Artisanal ou industriel, le tofu est produit de la même façon. On trempe d’abord les fèves de soya pendant plusieurs heures, puis on les broie. La pulpe, l’okara, est remise aux fermiers de la région qui s’en servent pour nourrir le bétail. On additionne ensuite à l’eau de soya du chlorure de magnésium, un coagulant permettant de faire cailler le tofu. Après cette étape, les morceaux de tofu doivent être pressés. C’est en partie ce pressage qui détermine la consistance du tofu.
Unisoya décline son tofu en quatre parfums: nature, aux fines herbes, aux légumes et aux algues.

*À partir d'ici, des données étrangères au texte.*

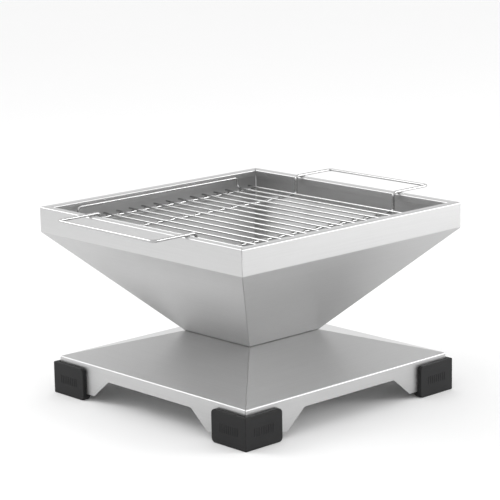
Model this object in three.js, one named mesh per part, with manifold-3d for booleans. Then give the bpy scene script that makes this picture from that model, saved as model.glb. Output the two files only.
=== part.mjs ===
// Square fire pit: a folded sheet-steel bowl bolted to a folded sheet-steel base on rubber feet,
// with a lift-out wire grate that hangs on the bowl's rim by its two handles.
// Millimetres, +Z up. The origin is on the ground under the middle of the bowl.
// The grate's bars run along X, and its handles reach out over the front (-Y) and back (+Y) rims.
import * as THREE from "three";
import { mergeVertices } from "three/addons/utils/BufferGeometryUtils.js";
import { ConvexGeometry } from "three/addons/geometries/ConvexGeometry.js";
import Module from "manifold-3d";

// ---------------------------------------------------------------- driving dimensions

// Sheet metal
const SHEET = 1.2; // thickness of the bowl's and the base's sheet
const FOLD_INSIDE_RADIUS = 1.4; // inside radius of a press-brake fold
const GAP = 0.3; // between two pieces that touch
const SEAM = 0.4; // between two panels along a mitred corner

// Bowl
const RIM_WIDTH = 400; // across the outside of the rim
const RIM_HEIGHT = 260; // ground to the top of the rim
const BAND_HEIGHT = 35; // upright band below the rim
const NECK_WIDTH = 129; // across the neck, where bowl and base meet
const NECK_HEIGHT = 86; // ground to the joint between bowl and base
const LEDGE_WIDTH = 11.5; // outside of the rim to the inner face of its return
const RETURN_DEPTH = 10; // how far the rim's inner edge turns back down
const STRIP_WIDTH = 20; // strip welded inside each corner, behind the seam
const STRIP_END_SETBACK = 14; // from the neck and from the band to the ends of a corner strip

// Base
const BASE_WIDTH = 372; // across the outside of the skirt
const SKIRT_TOP = 51.4; // ground to the fold between slope and skirt
const SKIRT_BOTTOM = 8.5; // ground to the lower edge of the skirt
const LEG_WIDTH = 72; // skirt left standing beside each corner, at its lower edge
const ARCH_TOP = 34; // ground to the top of the cut-out between two legs
const ARCH_SLANT = 31; // how much further in the cut-out starts at its top
const ARCH_RADIUS = 6; // upper corners of the cut-out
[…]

Parmi ses autres produits, Réal Beaulieu mentionne la pâte de soya à la grecque. C’est de la feta végétalienne à base de tofu. Il paraît que, dans une salade, ce similifromage confond tous les sceptiques!
Pour sa part, Yannick Guay a plusieurs idées pour étendre sa gamme de produits végétaliens. Son tofu au chanvre est unique au Québec! Il produit aussi du seitan, ce «poulet» à base de farine de gluten, et plusieurs types de végépâté. Dans la région de Québec, les produits de Soyam Végé se vendent au Marché de proximité de Québec, à l’épicerie santé l’Heptade à Lévis, ainsi qu’à la Coopérative les Grands Rangs dans le quartier Saint-Roch.
Soyarie, l’autre entreprise québécoise de transformation de produits de soya, se situe à Gatineau. Sa gamme de produits comprend entre autres des galettes de tofu pour burgers et des bouchées de tofu assaisonnées prêtes à être consommées. Trouver du tofu est un jeu d’enfant. Ne reste plus qu’à décider comment l’apprêter ce soir!